Once the switch has been located, any components that are in the way of access to the switch must be removed. From there, the technician will do the following
Drain some (or most) of the engine coolant
Unscrew or detach the cooling fan switch, taking care to avoid breaking it in its mount
Remove the switch and insert the new switch
Tighten or fasten the new switch in place
Reinstall any components removed for access
Top off the engine coolant
Bleed air from the cooling system before putting the vehicle back into service
OTHER QUESTIONS CUSTOMERS ASK
What causes a cooling fan not to come on?
If your cooling fan does not come on, a number of factors could be the culprit. For instance, a blown fan relay or a bad cooling fan switch could each cause the problem. Frayed wires could also prevent the fan from working. Even an engine that runs cool keeps the cooling fan from operating.
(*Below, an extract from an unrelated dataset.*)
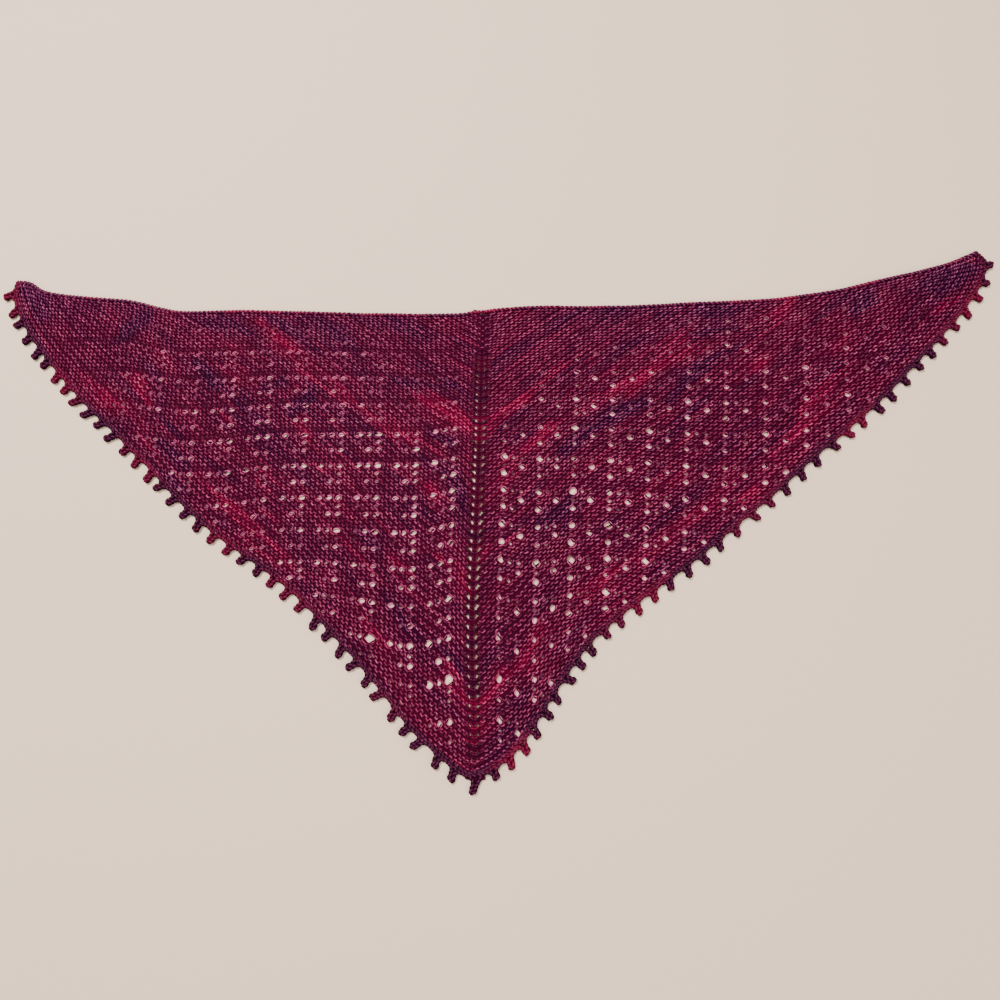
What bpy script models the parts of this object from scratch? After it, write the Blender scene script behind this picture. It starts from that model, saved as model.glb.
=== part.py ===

Where is the cooling fan switch located?
A cooling fan switch is usually mounted somewhere on the engine block. The precise location is different from one vehicle make and model to the next. Some vehicle manufacturers, such as BMW, even mount the cooling fan switch in the lower radiator hose.
Does the thermostat control the cooling fan?
The thermostat in your engine is designed to open and close the flow of coolant as engine temperatures rise and fall. When the engine gets hot, the thermostat opens; when it cools off, the thermostat closes. The thermostat does not directly affect the cooling fan, but it may do so indirectly, especially in a vehicle where the cooling system components are controlled by a computer.